Sunday, July 20, 2008

Silent Light: Carlos Reygadas introduces threads of classicism into his languid strategies, unearths something resonant, moving, miraculous

Set within a Plautdietsch-speaking Mennonite community in Chihuahua, Mexico, Silent Light feels at once otherworldly and very much grounded in the most basic of human experiences. It’s a film about the searing caprices of desire, focusing on a love triangle at the centre of which is outwardly cheerful farmer Johan (Cornelio Wall). Johan loves Esther (Manitoba novelist Miriam Toews), the woman with whom he’s built up his life, but Johan has fallen so deeply in love with Marianne (Maria Pankratz), convinced that she’s the one he truly, spiritually connects with. And the demands of the spirit are not to be underestimated here, as this is also a film about miracles, some of which are found in the alchemical interaction of film and nature, others in acts that defy nature's predetermined logic.

Writer/director Carlos Reygadas book-ended Battle in Heaven with ethereal sequences involving a teary-eyed, pretty, young, upper-class woman fellating a working class, older man whose corporeal girth functions as emotional armour. More than anything else in Reygadas’ small but potent filmography, these sequences earned him his reputation as contemporary Mexican cinema’s enfant terrible. How interesting then to see sequences of such a similar purpose—yet on the opposite end of the taste meter—book-ending Silent Light: long, elegant, unbroken scenes which move from a field of stars to Johan’s family’s fields and back again, once our story closes. It is as though Reygadas’ camera searched the galaxy for its subject and decided to land upon this humble terrain for a spell. The film’s special emphasis on the miraculous is, from the start, made through bearing witness to the glory of the everyday.

But back to Johan’s world, where all quotidian pleasures shrink as his inner torment grows, its shadow looming large enough that his suffering Esther can hardly help but notice. Johan needs to make a serious choice, yet while adulterers in the secular world might have it tough, the milieu in which he exists, has always existed, and has no desire to part from, is far more prescriptive than those most of us know. When Johan speaks of his dilemma in terms of destiny, a friend suggests that a brave man can make destiny with what he’s got. Yet is this bravery? To avoid conflict and heartbreak when a more fulfilling life promises eventual redemption?

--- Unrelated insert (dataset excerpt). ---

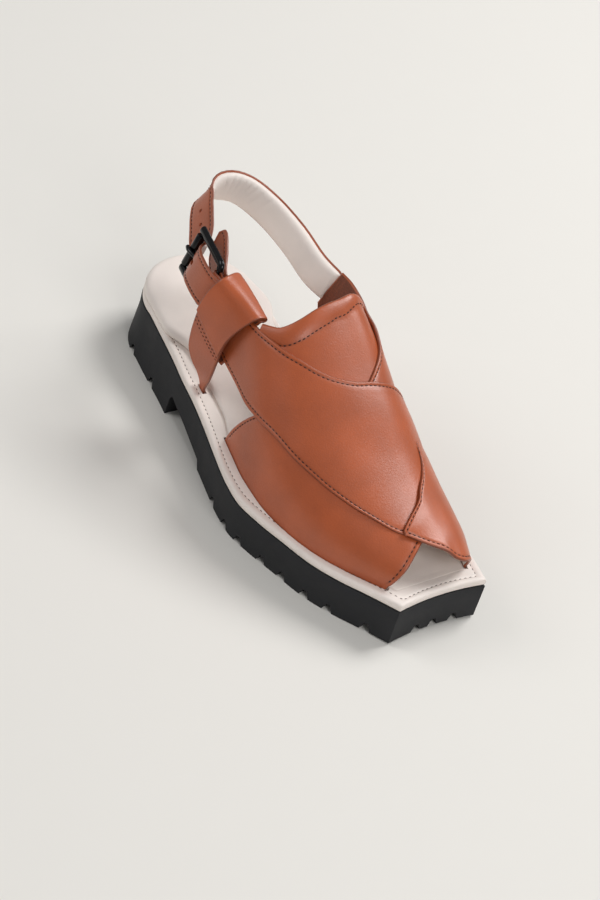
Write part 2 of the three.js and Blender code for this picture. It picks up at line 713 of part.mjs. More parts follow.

Reygadas considers these questions through taking deep, languid pleasure in scenes of bucolic splendour, the one in which we see Johan’s kids swimming and bathing in a local watering hole being especially beautiful—and painful. Johan tries to compliment Esther on the way she scrubs her children and the unintended use of past tense makes the whole moment turn into one of quiet agony—which Reygadas turns away from to take in sumptuously blurry flowers. Yet for all this muted despair, emotions do gradually escalate to high drama, with music (from Jacques Brel!), attempted farewells, rash acts of violence amidst tempestuous weather, and an act of generosity so pure as to summon the mercy of something like a god, while invoking a famous scene from one of the great films of Carl Dreyer in an act of inspired and audacious homage.

Reygadas, it seems, only borrows from the best sources, but he utilizes his borrowings in such a way as to give us something entirely fresh, at once classical and organic, and surely one of the most striking and unusual films you’ll see this year.